Ice in the Baltic Sea now covers about 29,000 square kilometers (11,200 square miles), an area larger than Maryland, according to Jouni Vainio, a scientist at the institute in Helsinki. That compares with 163,000 square kilometers at this time last year, and the ice typically peaks in early March, he said.
Temperatures in Finland, to the north of the Baltic Sea, averaged minus 2.9 degrees Celsius (27 degrees Fahrenheit) so far this winter, about 5 degrees warmer than the average from 1971 to 2000, according to the country’s Climate Service Center.
About 11 percent of the aframax fleet is equipped to sail through icy waters, according to data from RS Platou Markets AS, an Oslo-based investment bank. Those ships cost as much as $12 million more to build than conventional vessels and burn an extra 4 metric tons of fuel a day because they are heavier and have thicker propellers.

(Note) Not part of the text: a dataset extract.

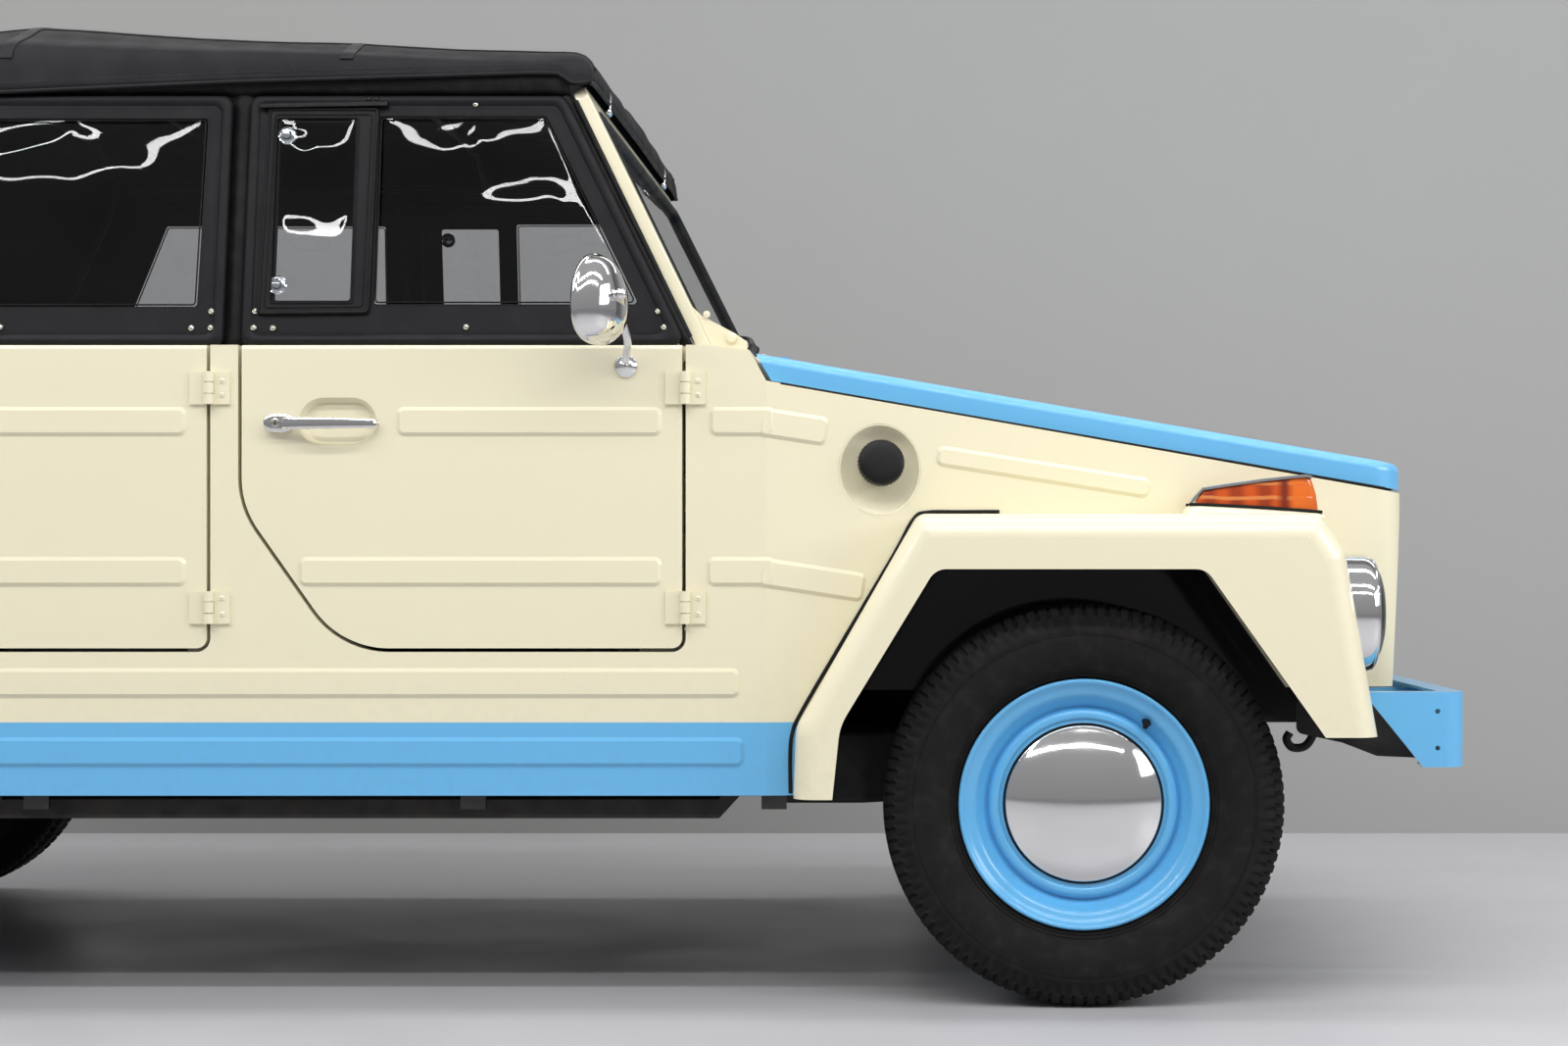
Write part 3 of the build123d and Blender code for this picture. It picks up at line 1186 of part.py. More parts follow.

Fuel is the single biggest operating cost for most ships. The price of so-called bunkers rose 32 percent to $696.91 a ton in the past 12 months and reached the highest level since at least October 2008 on Jan. 20, according to data compiled by Bloomberg from 25 ports.
Owners rely on the winter ice to bolster rates and cover the additional costs of building ships capable of navigating through floes. In the past eight years, first-quarter earnings for vessels hauling Baltic Sea cargoes to northwest Europe on average were 24 percent higher than the rest of the year, according to data compiled by Bloomberg.
A colder-than-anticipated winter may drive aframax rates higher. Below-average temperatures are expected in the next two weeks, potentially increasing the amount of ice, said Pauli Jokinen of the Finnish climate center.
Owners may also boost earnings by demolishing, idling or slowing down their ships to cut fuel costs. Aframaxes sailed at an average of 8.2 knots in December and 219 were anchored, compared with 9.3 knots and 174 anchored a year earlier, according to ship-tracking data compiled by Bloomberg.
Demand for the vessels could also strengthen outside the Baltic region. Shipments from Libya, which halted during the uprising that ousted Muammar Qaddafi last year, reached 800,000 barrels a day in December, compared with 555,000 a month earlier, according to the International Energy Agency. Aframaxes accounted for 74 percent of the 54 tankers booked to load Libyan crude since September, data from New York-based shipbroker Poten & Partners show.
The vessels may also find more cargoes in Asia. China, the world’s second-biggest economy after the U.S., will consume 4.2 percent more oil this year, almost four times the anticipated gain globally, according to the IEA, an adviser to 28 industrialized nations. China’s economy will expand 8.5 percent, compared with 2.3 percent in the U.S., the median of as many as 72 economist estimates compiled by Bloomberg show.
The aframax fleet will expand 3.6 percent this year as global oil demand advances 1.2 percent, according to data from London-based Clarkson Plc, the world’s largest shipbroker, and the Paris-based IEA. Outstanding orders at shipyards, led by South Korea and China, are equal to 8.5 percent of existing capacity, according to data from Redhill, England-based IHS Fairplay.
OAO Sovcomflot, based in Moscow, has 52 aframaxes, making it the world’s largest owner of the vessels. The state controlled firm’s ships collected the most cargoes of any owner in the past year from Primorsk, the biggest loading port in the Baltic Sea, ship-tracking data compiled by Bloomberg show.
Sovcomflot’s dollar-denominated bonds due in 2017 yielded a record 290 basis points, or 2.90 percentage points, more than the April 2018 dollar debt of state-controlled OAO Gazprom, the country’s gas export monopoly, on Jan. 10. They yielded 266 basis points more on Jan. 17, data compiled by Bloomberg show.
“The effect of a mild winter in the Baltic on the aframax market could be sizable,” said Thomas Zwick, an analyst at Lorentzen & Stemoco AS, a shipping consultant in Oslo. “It removes owners’ opportunities for periods of super profits and thus has a significant adverse impact on average earnings.”